Trisha O’Connor, a journalism professor who worked at the Star as a reporter and editor during the 1970s, told the Associated Press that stories of Ayers’s assaults on women were common knowledge in the newsroom at the time. She and other female employees at the newspaper would warn new female workers to avoid Ayers.
“We took it to upper management and said, ‘We need assistance. This is terrible,’ ” said O’Connor, who teaches at Coastal Carolina University in Conway, S.C. “Basically, from what we were able to see, nothing happened.”
The allegations against Ayers first emerged in mid November, in an online column by Joey Kennedy in the Alabama Political Reporter, vaguely mentioning allegations involving his wife, Veronica Pike Kennedy, against a publisher. He didn’t initially mention Ayers by name.
Eddie Burkhalter, then a reporter at the Star, noticed the column and expressed interest in reporting on the story. Burkhalter claims the newspaper would not allow him to pursue the story about the allegations. In response, Burkhalter quit his job and reported the story for a different outlet, the Alabama Political Reporter.

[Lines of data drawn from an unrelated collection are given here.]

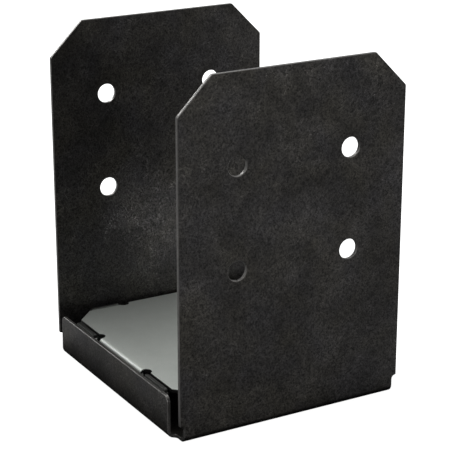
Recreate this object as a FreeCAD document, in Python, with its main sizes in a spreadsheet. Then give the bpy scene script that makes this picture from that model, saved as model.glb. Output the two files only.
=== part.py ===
import FreeCAD, Part
import collections
import math
import os

import Sketcher

# Post base: a folded sheet-metal bracket that is bolted down on a slab, and a loose standoff plate
# that keeps the end of the post off its base. Millimetres, +Z up. The origin is the centre of the
# bracket's underside. X runs across the two side plates, and Y runs along them, from lip to lip.

SHEET = "Dimensions"

# alias, value in mm, what it is
DIMENSIONS = [
    ("post_width", 190.5, "clear width between the side plates, for a dressed 8 in post"),
    ("gauge", 2.66, "12-gauge bracket sheet"),
    ("bend_inside", 3.0, "inside radius of the bracket's bends"),
    ("plate_length", 177.8, "side plate, along Y"),
    ("plate_height", 254.0, "side plate, up from the underside"),
    ("clip", 25.4, "45 degree cut at each top corner of a side plate"),
    ("clip_round", 2.0, "rounding where the cut meets the plate's edges"),
    ("bolt_hole", 14.29, "diameter of the through-bolt holes"),
    ("bolt_row", 88.9, "spacing of the bolt holes along Y"),
    ("bolt_rise", 73.03, "spacing of the bolt holes up the plate"),
    ("bolt_low_right", 117.48, "height of the lower bolt holes in the plate at +X"),
    ("bolt_low_left", 123.83, "height of the lower bolt holes in the plate at -X"),
    ("lip_span", 183.6, "outer face of the front lip to outer face of the rear lip"),
    ("lip_length", 170.6, "each lip, along X"),
    ("lip_height", 31.4, "top of the lips, up from the underside"),
    ("lip_round", 5.0, "rounding of the lips' top corners"),
    ("base_length", 170.8, "base plate along Y where its edge is free, beside the lips"),
    ("relief_height", 13.0, "height up to which the side plates' edges are cut back"),
    ("relief_round", 3.0, "inside radius of the corner reliefs"),
    ("anchor_hole", 17.5, "diameter of the anchor holes in the base"),
    ("anchor_pitch", 88.9, "spacing of the anchor holes along Y"),
    ("standoff_gauge", 2.66, "12-gauge standoff sheet"),
    ("standoff_height", 27.4, "top of the standoff plate, up from the bracket's base"),
    ("top_width", 172.6, "flat top of the standoff plate, along X"),
    ("top_depth", 162.8, "flat top of the standoff plate, along Y"),
    ("top_clip", 13.5, "45 degree cut at each corner of the flat top"),
    ("leg_bend_inside", 1.5, "inside radius of the legs' bends"),
    ("legs_across", 181.9, "outer face to outer face of the two legs at the sides"),
    ("legs_along", 172.1, "outer face to outer face of the front and rear legs"),
    ("notch_radius", 4.0, "round notch at each end of a leg's bend"),
    ("notches_front", 74.0, "spacing of the notches of the front and rear legs"),
    ("notches_side", 76.0, "spacing of the notches of the side legs"),
    ("leg_width_front", 142.0, "front and rear legs, along X"),
    ("leg_width_side", 132.0, "side legs, along Y"),
    ("leg_round", 3.0, "rounding of the legs' upper corners"),
]


# Distances that several sketches share, as expressions of the sheet's aliases.
INNER_FACE = "post_width / 2"
OUTER_FACE = "( post_width / 2 + gauge )"
BEND = "( bend_inside + gauge )"
FREE_EDGE = "base_length / 2"
TOP_LEVEL = "( gauge + standoff_height )"
LEG_BEND = "( leg_bend_inside + standoff_gauge )"

LIP_SIDES = ((-1, "front"), (1, "rear"))

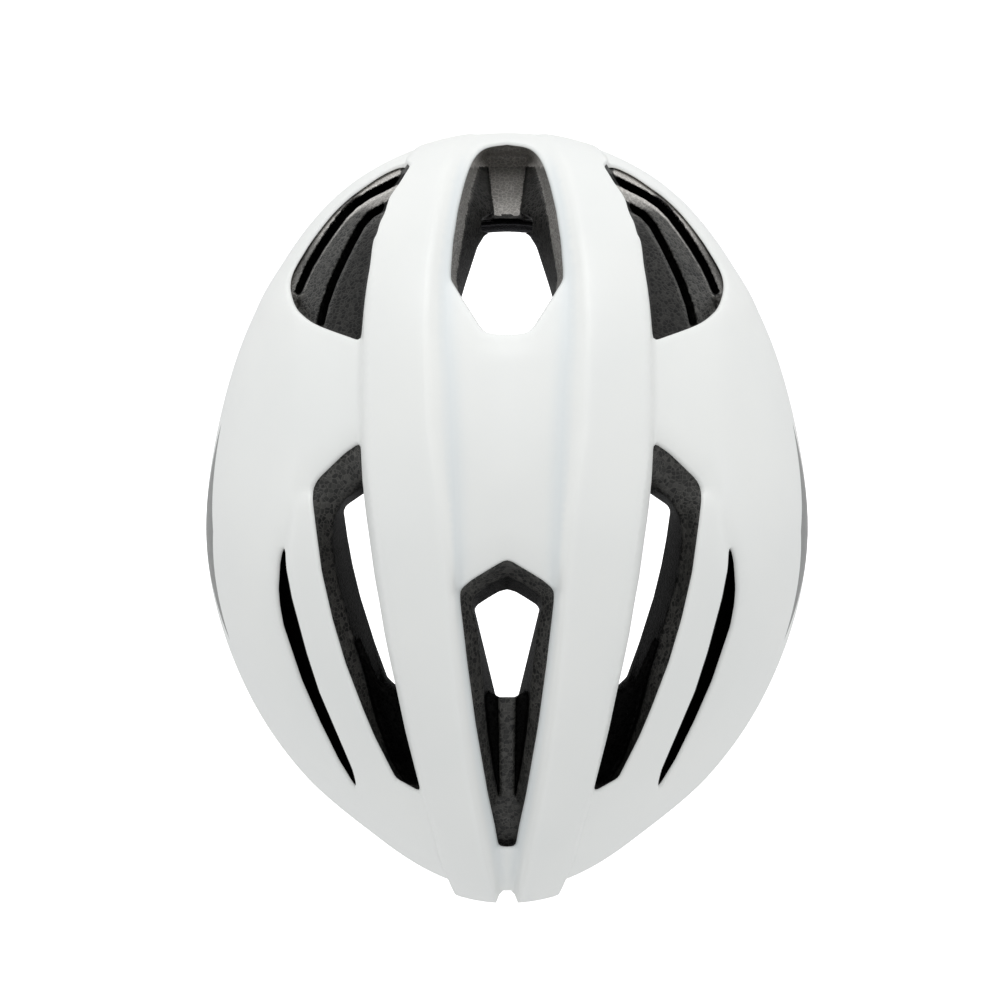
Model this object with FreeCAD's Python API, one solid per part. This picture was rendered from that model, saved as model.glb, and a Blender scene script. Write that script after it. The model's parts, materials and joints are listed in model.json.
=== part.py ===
import FreeCAD, Part
import os
from math import sin, cos, tan, atan2, sqrt, pi, radians, degrees, hypot

# A vented helmet: two shell parts over a foam liner, comfort pads, a dial-adjusted head band
# and a chin strap with a magnetic side-slide buckle.
# Frame (mm): +Z up, the wearer looks along -Y, the wearer's left is +X, X = 0 is the mid
# plane and Z = 0 is the rim plane.

Vector = FreeCAD.Vector
X_DIR, Y_DIR, Z_DIR = Vector(1, 0, 0), Vector(0, 1, 0), Vector(0, 0, 1)
os.makedirs("parts", exist_ok=True)

# ---------------------------------------------------------------- sizes shared by sections
PIVOT_Y, PIVOT_Z = 14.0, 28.0      # temple pin axis, parallel to X
PIN_R = 3.0                        # temple pin radius
SOCKET_R = 6.5                     # temple socket radius
DIAL_Z = -30.0                     # dial axis height, the axis runs along Y at X = 0
WEB_W, WEB_T = 16.0, 1.6           # webbing width and thickness
CUT_TOP = 170.0                    # top of every vertical cutter, clear of the crown


# ---------------------------------------------------------------- general helpers
def smooth(t):
    t = min(1.0, max(0.0, t))
    return t * t * (3 - 2 * t)


def interp(x, stations, values):
    """Piecewise linear value at x, held constant beyond both ends."""
    if x <= stations[0]:
        return values[0]
    for i in range(1, len(stations)):
        if x <= stations[i]:
            part = (x - stations[i - 1]) / (stations[i] - stations[i - 1])
            return values[i - 1] + part * (values[i] - values[i - 1])
    return values[-1]


def lerp(start, end, part):
    return start + (end - start) * part


def raised(point, height):
    return point + Vector(0, 0, height)


def flipped(point):
    return Vector(-point.x, point.y, point.z)


def closed_wire(points):
    return Part.makePolygon(points + [points[0]])


def prism_xy(outline, bottom, top=CUT_TOP):
    face = Part.Face(closed_wire([Vector(x, y, bottom) for x, y in outline]))
    return face.extrude(Vector(0, 0, top - bottom))


def prism_yz(outline, x_min, x_max):
    face = Part.Face(closed_wire([Vector(x_min, y, z) for y, z in outline]))
    return face.extrude(Vector(x_max - x_min, 0, 0))


def mirror(shape):
    return shape.mirror(Vector(0, 0, 0), X_DIR)


def pair(shape):
    return [shape, mirror(shape)]


def whole(half):
    """Full outline from its X >= 0 half."""
    return half + [(-x, y) for x, y in reversed(half) if abs(x) > 1e-6]


def box(x_min, x_max, y_min, y_max, z_min, z_max, origin=Vector(0, 0, 0)):
    corner = origin + Vector(x_min, y_min, z_min)
    return Part.makeBox(x_max - x_min, y_max - y_min, z_max - z_min, corner)


def cyl(radius, start, direction, length):
    return Part.makeCylinder(radius, length, Vector(*start), Vector(*direction))


def cyl_y(radius, y, length, x=0.0, z=DIAL_Z):
    """Cylinder along +Y from y, on the dial axis unless placed elsewhere."""
    return cyl(radius, (x, y, z), Y_DIR, length)


def cyl_pivot(radius, x, length):
    """Cylinder along +X from x on the temple pin axis."""
    return cyl(radius, (x, PIVOT_Y, PIVOT_Z), X_DIR, length)


def ring(inner_r, outer_r, bottom, top, start, end):
    """Sector about the vertical axis at (0, PIVOT_Y); degrees from +Y towards +X."""
    height = top - bottom
    sector = Part.makeCylinder(outer_r, height, Vector(0, PIVOT_Y, bottom), Z_DIR, end - start)
    sector = sector.cut(cyl(inner_r, (0, PIVOT_Y, bottom - 1), Z_DIR, height + 2))
    sector.rotate(Vector(0, PIVOT_Y, 0), Z_DIR, 90 - end)
    return sector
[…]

Ben Cunningham, managing editor at the Star, wrote in a commentary that Burkhalter’s allegations about pursuit of the story are “flatly false.” Bob Davis, the current editor and publisher of the Star, wrote in a separate column that he instructed Cunningham to tell Burkhalter to suspend work on the story for a few days until they had a chance to discuss how they would go about treating anonymous sources. Burkhalter agreed to wait, Davis said, but later revealed that he had continued reporting anyway.
Then Burkhalter resigned and the Star assigned a new reporter to the story. The Star published its story shortly after the Alabama Political Reporter. On Tuesday, Burkhalter started work in a plumbing supply warehouse as a clerk.
“The airing of these allegations, in our pages and elsewhere, are a difficult time for this extended family,” Cunningham wrote. “For the women who say Ayers attacked them, though, I hope it leads to peace and to a sense of justice.”